Ähnlich ist es bei Sachbüchern. Überlege Dir, für welches Themengebiet Du stehst und positioniere Dich als Expert*in für dieses Thema. Je spezieller, desto besser. Auch hier gilt: zumindest am Anfang.
2. Was unterscheidet Deinen Schreibstil von anderen?
Die Frage ist erheblich, denn egal für wie einzigartig Du Dein Thema bzw. Deine Idee hältst, in der Regel wurde alles irgendwie schon mal gedacht bzw. geschrieben. Die Harry-Potter-Idee ist auch nicht einzigartig. Was einzigartig ist, ist die Umsetzung. Ähnlich verhält es sich mit Richard David Prechts Büchern. Philosophische Betrachtungen der Gegenwart sind nun wirklich ein alter Hut. Aber seine spezielle Umsetzung ist das, was die Leute lesen wollen. Und genau das ist hier die Frage: Wie setzt Du Deine Ideen um? Lass Dir Zeit. Arbeite mit Adjektiven. Ich bin am Anfang auch nicht drauf gekommen. Vielleicht hast Du ja schon ein paar Fans. Frag sie einfach. Du wirst erstaunt sein, was Du über Dich und Dein Schreiben herausfindest.

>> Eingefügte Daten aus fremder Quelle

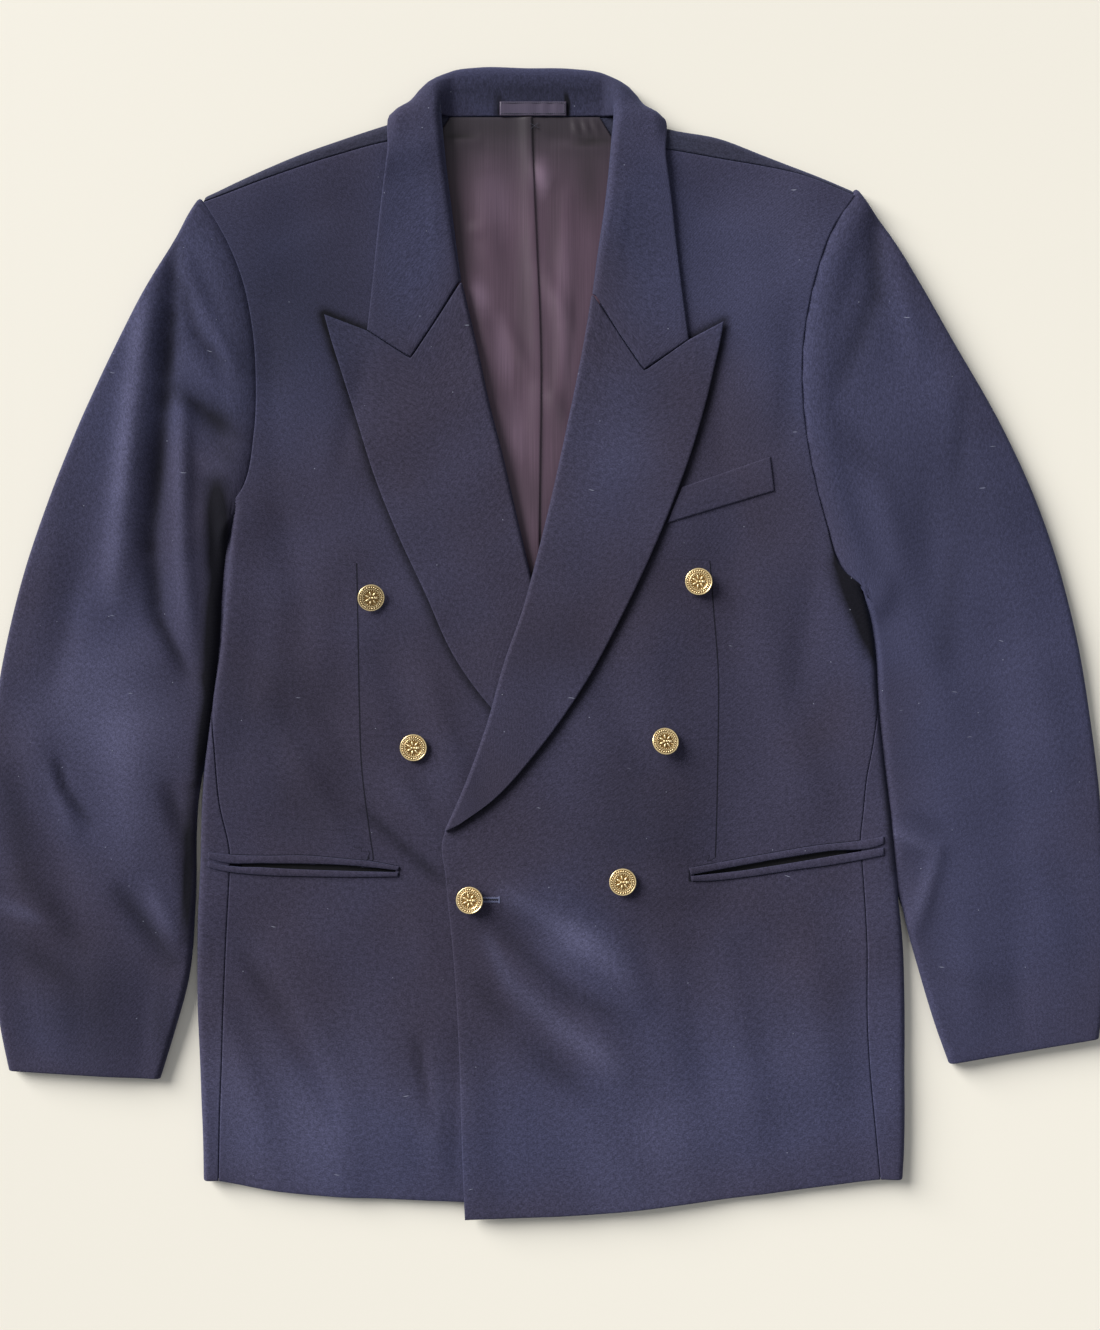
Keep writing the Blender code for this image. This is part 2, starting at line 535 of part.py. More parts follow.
def collar_side(roll_x, roll_y, free_x, free_y, radius, extra, surface, ends=None):
    """Stations on the fronts: neck, roll, top of roll, three on the fall, free edge."""
    roll, free = np.array([roll_x, roll_y], float), np.array([free_x, free_y], float)
    way = (free - roll) / np.linalg.norm(free - roll)
    spots = [roll + way * (radius + COLLAR_TUCK), roll, roll + way * radius]
    spots += ends or [roll + way * radius + (free - roll - way * radius) * k
                      for k in COLLAR_SPREAD]
    spots.append(free)
    spots = np.array(spots, float)
    run = np.linalg.norm(spots - roll, axis=1)
    lift = LAPEL_LIFT + extra
    lift = lift + (2 * radius - lift) * bell(np.maximum(run - radius, 0), COLLAR_FALL)
    lift = np.maximum(lift, LAPEL_LIFT)
    lift[0], lift[1], lift[2] = 0, radius, 2 * radius
    z = surface(spots[:, 0], spots[:, 1]) + lift
    return np.column_stack([spots, z])


def stand(y):
    """Middle height of the collar stand behind the neck."""
    return STAND_LOW + (y - NECK_SEAM) * STAND_SLOPE


def collar_back(x, top, free_x):
    """Stations behind the neck: the stand seen from inside, the fall below."""
    middle = (NECK_SEAM + top) / 2 + 2
    rows = [(x, NECK_SEAM, stand(NECK_SEAM)), (x, middle, stand(middle))]
    rows += [(x, top + y, z) for y, z in COLLAR_FOLD]
    return np.array(rows + [(free_x, FALL_EDGE, CLOTH / 2)])


def collar_grid():
    right = [collar_side(*row, body, COLLAR_RIGHT_END if k == 0 else None)
             for k, row in enumerate(COLLAR_RIGHT)]
    left = [collar_side(*row, upper, COLLAR_LEFT_END if k == 0 else None)
            for k, row in enumerate(COLLAR_LEFT)]
    stations = right + [np.array(row, float) for row in COLLAR_RIGHT_TURN]
    stations += [collar_back(*row) for row in COLLAR_BACK]
    stations += [np.array(row, float) for row in COLLAR_LEFT_TURN[::-1]] + left[::-1]
    columns = np.array(stations).transpose(1, 0, 2)
    t = steps(COLLAR_ROWS)
    lines = np.array([flow(column, t) for column in columns])
    across = steps(COLLAR_ACROSS)
    grid = []
    for k, station in enumerate(t):
        straight = np.column_stack([np.interp(across, range(len(columns)), lines[:, k, i])
                                    for i in range(3)])
        soft = ease(0.2, 2, min(station, len(stations) - 1 - station))
        grid.append(straight + soft * (flow(lines[:, k], across) - straight))
    return grid


def sleeve_height(x, y):
    """Middle height of the upper layer of a sleeve."""
    near = arm_distance(x, y)
    z = SLEEVE_HEIGHT + creases(x, y)
    join = ease(0, HEAD_JOIN, near)
    return body(x, y) * (1 - join) + z * join + HEAD_ROLL * bell(near - HEAD_AT, HEAD_WIDE)


def sleeve_grid(outer, inner, cap, under=False):
    """Rows across a sleeve, round both of its folds, or of the strip underneath."""
    grid = []
    rows = steps(SLEEVE_ROWS)
    rows[0] = ARM_SEAM / np.linalg.norm(np.subtract(outer[1], outer[0]))
    turn = np.linspace(0, math.pi, SLEEVE_TURN)
    for t in rows:
        line = patch(outer, inner, t, np.linspace(0, 1, SEAM_POINTS), cap, None, CAP_REACH)
        run = run_of(line)
        width = run[-1]
        grown = ease(*UNDER_STATIONS, t)
        inner_under = SLEEVE_UNDER_ARMPIT + (SLEEVE_UNDER - SLEEVE_UNDER_ARMPIT) * grown
        if under:
            clear = SEAM + ARMPIT_CLEAR * (1 - ease(*ARMPIT_STATIONS, t))
            d = np.linspace(SLEEVE_UNDER + 2 * SEAM, width - inner_under - clear, 6)
            share = np.zeros(len(d))
        else:
            first = np.concatenate([[SLEEVE_UNDER], FOLD * (1 - np.sin(turn))])
            middle = FOLD + (width - 2 * FOLD) * np.linspace(0, 1, SLEEVE_COLUMNS + 2)[1:-1]
            last = np.concatenate([[inner_under], first[1:]])
            d = np.concatenate([first, middle, (width - last)[::-1]])
            half = np.concatenate([[0], (1 - np.cos(turn)) / 2])
            share = np.concatenate([half, np.ones(len(middle)), half[::-1]])
        x, y = np.interp(d, run, line[:, 0]), np.interp(d, run, line[:, 1])
        low, high = CLOTH / 2, sleeve_height(x, y)
        grid.append(np.column_stack([x, y, low + (high - low) * share]))
    return grid


def plate(name, low, high, surface, lift, wall, material, cols=9, rows=2):
    """A small piece between two lines, lying on a surface."""
    u = np.linspace(0, 1, cols)
    a, b = along(low, u), along(high, u)
    grid = []
    for k in range(rows + 1):
        p = a + (b - a) * k / rows
        grid.append(np.column_stack([p, surface(p[:, 0], p[:, 1]) + lift]))
    return sheet(name, grid, wall, material)


def button(name, x, y, z, material):
    """A shank button, its profile turned about an upright line at x, y."""
    rings, points, faces = [], [], []
    for radius, height in BUTTON_PROFILE:
        if radius == 0:
            rings.append([len(points)])
            points.append((x * MM, y * MM, (z + height) * MM))
        else:
            rings.append(list(range(len(points), len(points) + BUTTON_SIDES)))
            for k in range(BUTTON_SIDES):
                a = 2 * math.pi * k / BUTTON_SIDES
                points.append(((x + radius * math.cos(a)) * MM,
                               (y + radius * math.sin(a)) * MM, (z + height) * MM))
    for low, high in zip(rings, rings[1:]):
        for k in range(BUTTON_SIDES):
            j = (k + 1) % BUTTON_SIDES
            if len(low) == 1:
                faces.append((low[0], high[j], high[k]))
            elif len(high) == 1:
                faces.append((low[k], low[j], high[0]))
            else:
                faces.append((low[k], low[j], high[j], high[k]))
    mesh = bpy.data.meshes.new(name)
    mesh.from_pydata(points, [], faces)
    mesh.materials.append(material)
    bpy.context.scene.collection.objects.link(bpy.data.objects.new(name, mesh))


def finish(name, colour, roughness, metallic=0.0):
    material = bpy.data.materials.new(name)
    material.use_nodes = True
    shader = material.node_tree.nodes["Principled BSDF"]
    shader.inputs["Base Color"].default_value = (*colour, 1)
    shader.inputs["Roughness"].default_value = roughness
    shader.inputs["Metallic"].default_value = metallic
    return material


def main():
    for thing in list(bpy.data.objects):
        bpy.data.objects.remove(thing)
    wool = finish("wool", (0.022, 0.024, 0.052), 0.9)
    satin = finish("satin", (0.09, 0.06, 0.075), 0.45)
    pocketing = finish("pocketing", (0.012, 0.012, 0.02), 0.95)
    gold = finish("gold", (0.75, 0.55, 0.25), 0.3, 1.0)

    sheet("front_right", front_grid(-1, FRONT_RIGHT_SIDE, FRONT_RIGHT_ARM,
                                    FRONT_RIGHT_CENTRE, HEM_RIGHT, SHOULDER_SEAM_RIGHT),
          CLOTH, wool, [POCKET_SLIT])
    sheet("front_left", front_grid(1, FRONT_LEFT_SIDE, FRONT_LEFT_ARM,
                                   FRONT_LEFT_CENTRE, HEM_LEFT, SHOULDER_SEAM_LEFT),
          CLOTH, wool, [POCKET_SLIT])
    sheet("side_right", panel_grid(-1, FRONT_RIGHT_SIDE, BACK_SEAM_RIGHT), CLOTH, wool)
    sheet("side_left", panel_grid(1, FRONT_LEFT_SIDE, BACK_SEAM_LEFT), CLOTH, wool)
    sheet("back_right", back_grid(BACK_SEAM_RIGHT, BACK_ARM_RIGHT, SHOULDER_SEAM_RIGHT,
                                  NECK_RIGHT, -1), CLOTH, wool)
    sheet("back_left", back_grid(BACK_SEAM_LEFT, BACK_ARM_LEFT, SHOULDER_SEAM_LEFT,
                                 NECK_LEFT, 1), CLOTH, wool)
    sheet("lapel_right", lapel_grid(LAPEL_RIGHT_ROLL, LAPEL_RIGHT_OUT, LAPEL_RIGHT_TOP,
                                    body), CLOTH, wool)
    sheet("lapel_left", lapel_grid(LAPEL_LEFT_ROLL, LAPEL_LEFT_OUT, LAPEL_LEFT_TOP,
                                   upper), CLOTH, wool)
    sheet("collar", collar_grid(), CLOTH, wool)
    for name, under in (("topsleeve", False), ("undersleeve", True)):
        sheet(name + "_right", sleeve_grid(SLEEVE_RIGHT_OUT, SLEEVE_RIGHT_IN, CAP_RIGHT, under),
              CLOTH, wool)
        sheet(name + "_left", sleeve_grid(SLEEVE_LEFT_OUT, SLEEVE_LEFT_IN, CAP_LEFT, under),
              CLOTH, wool)

    edges = flow(LINING_EDGE, steps(LINING_ROWS))
    for name, column, side in (("lining_right", 1, -1), ("lining_left", 2, 1)):
        grid = []
        for row in edges:
            x = np.linspace(LINING_CENTRE + side * SEAM / 2, row[column], LINING_COLUMNS)
            y = np.full(LINING_COLUMNS, row[0])
            grid.append(np.column_stack([x, y, ground(x, y) + CLOTH / 2 + LAY + SATIN / 2]))
        sheet(name, grid, SATIN, satin)

    on_cloth = CLOTH / 2 + SEAM + JET / 2
    plate("welt", WELT_LOW, WELT_HIGH, upper, on_cloth, JET, wool)
    for name, (high, low) in JETS.items():
        surface = body if "right" in name else upper
        plate(name, low, high, surface, on_cloth, JET, wool, 13, 1)
    for name, (high, low) in BAGS.items():
        surface = body if "right" in name else upper
        plate(name, low, high, surface, -CLOTH / 2 - SEAM - BAG / 2, BAG, pocketing, 7, 2)
    x0, x1, y0, y1 = HANGER
    plate("hanger", [(x0, y0), (x1, y0)], [(x0, y1), (x1, y1)], lambda x, y: stand(y),
          CLOTH / 2 + SEAM + SATIN / 2, SATIN, satin, 7, 1)
    for number, (x, y) in enumerate(BUTTONS):
        surface = body if number in BUTTON_ON_RIGHT else upper
        cross = np.array([(0, 0), (1, 0), (-1, 0), (0, 1), (0, -1)])
        near = SHANK_REACH * cross + (x, y)
        top = float(np.max(surface(near[:, 0], near[:, 1])))
        button(f"button_{number + 1}", x, y, top + CLOTH / 2 + SEAM, gold)


main()
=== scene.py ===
# %% [markdown]
# # A double-breasted jacket laid flat
# The object is a man's navy wool jacket with peaked lapels and gold shank buttons. It lies
# on its back on a pale floor and is seen from straight above, so nearly all that shows is
# cloth: broad panels that are almost flat, rolled at their edges, and lying on each other.

import math

import bpy
import numpy as np
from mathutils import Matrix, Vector


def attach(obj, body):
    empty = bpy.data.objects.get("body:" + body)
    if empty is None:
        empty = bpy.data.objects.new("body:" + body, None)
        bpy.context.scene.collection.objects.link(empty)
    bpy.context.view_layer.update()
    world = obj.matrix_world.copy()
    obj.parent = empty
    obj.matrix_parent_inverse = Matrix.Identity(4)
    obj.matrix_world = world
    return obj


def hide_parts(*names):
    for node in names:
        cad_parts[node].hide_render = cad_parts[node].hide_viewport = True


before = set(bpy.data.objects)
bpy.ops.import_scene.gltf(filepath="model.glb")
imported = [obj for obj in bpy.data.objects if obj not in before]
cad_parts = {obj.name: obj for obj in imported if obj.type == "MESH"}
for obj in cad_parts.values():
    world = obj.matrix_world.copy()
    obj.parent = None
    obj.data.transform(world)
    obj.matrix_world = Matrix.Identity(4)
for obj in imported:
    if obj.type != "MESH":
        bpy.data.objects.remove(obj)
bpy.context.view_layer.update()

MM = 0.001

# %% [markdown]
# ## Camera, floor and light
# The photograph looks straight down, so the camera hangs above the jacket. A long-ish lens
# from over a metre keeps the raised collar from being spread outwards. A window to the upper
# left lights the folds from the side, and a pale room fills the shadows, so one large soft
# lamp and a bright even world are enough.

# %% Camera, floor, lamps
PICTURE_HEIGHT = 957.6 * MM        # what the long side of the picture spans on the floor
PICTURE_CENTRE = (2.2 * MM, -15.8 * MM)
CAMERA_ABOVE = 1.25
SENSOR = 36.0
CLOTH_LEVEL = 8 * MM               # the middle height of what is seen
WINDOW, WINDOW_SPREAD = 5.6, 38.0  # light on the floor, degrees across
WINDOW_WAY = (0.76, -0.55, -0.46)  # the way in which its light goes
ROOM_LAMP, ROOM_LAMP_SIZE, ROOM_LAMP_AT = 8, 2.4, Vector((0.9, -0.8, 2.6))
WALLS = 0.24                       # light from the pale room all round
FLOOR_REACH = 6


def put(name, data):
    """An object with this data, linked to the scene."""
    thing = bpy.data.objects.new(name, data)
    bpy.context.scene.collection.objects.link(thing)
    return thing


def lamp(name, kind, power, colour, way):
    """A lamp whose light goes along way."""
    thing = put(name, bpy.data.lights.new(name, kind))
    thing.data.energy, thing.data.color = power, colour
    thing.rotation_euler = Vector(way).to_track_quat("-Z", "Y").to_euler()
    return thing


camera = put("camera", bpy.data.cameras.new("camera"))
camera.data.sensor_width = SENSOR
camera.data.lens = SENSOR * CAMERA_ABOVE / PICTURE_HEIGHT
camera.location = (*PICTURE_CENTRE, CAMERA_ABOVE + CLOTH_LEVEL)
bpy.context.scene.camera = camera

room = lamp("room", "AREA", ROOM_LAMP, (0.97, 0.98, 1.0), -ROOM_LAMP_AT)
room.location, room.data.size = ROOM_LAMP_AT, ROOM_LAMP_SIZE
window = lamp("window", "SUN", WINDOW, (1.0, 0.985, 0.955), WINDOW_WAY)
window.data.angle = math.radians(WINDOW_SPREAD)
world = bpy.data.worlds.new("room light")
world.use_nodes = True
background = world.node_tree.nodes["Background"].inputs
background["Color"].default_value = (0.95, 0.97, 1.0, 1)
background["Strength"].default_value = WALLS
bpy.context.scene.world = world
bpy.context.scene.view_settings.view_transform = "Standard"

floor_mesh = bpy.data.meshes.new("floor")
floor_mesh.from_pydata([(x * FLOOR_REACH, y * FLOOR_REACH, 0)
                        for x, y in ((-1, -1), (1, -1), (1, 1), (-1, 1))], [], [(0, 1, 2, 3)])
put("floor", floor_mesh)

# %% [markdown]
# ## Colours and nodes
# Colours are written as sRGB hex values, as they are read from a picture, and one function
# turns them into the linear values that a shader works with. One small helper adds a node
# with its settings and links, so that a material reads as a list of what it is made from.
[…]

3. Ordne Dir persönlich beschreibende Adjektive zu
Was bist Du für ein Mensch bzw. wie bist Du als Autor*in? Humorvoll, liebevoll, amüsant, witzig, ernst, nachdenklich, kritisch, wertschätzend, akribisch, schlicht, direkt …
Und was ist die Schnittmenge mit den Adjektiven, die Deinen Schreibstil beschreiben? Die Schnittmenge beschreibt schon ziemlich gut Deinen Markenkern. Eine einfache, aber sehr effektive Methode.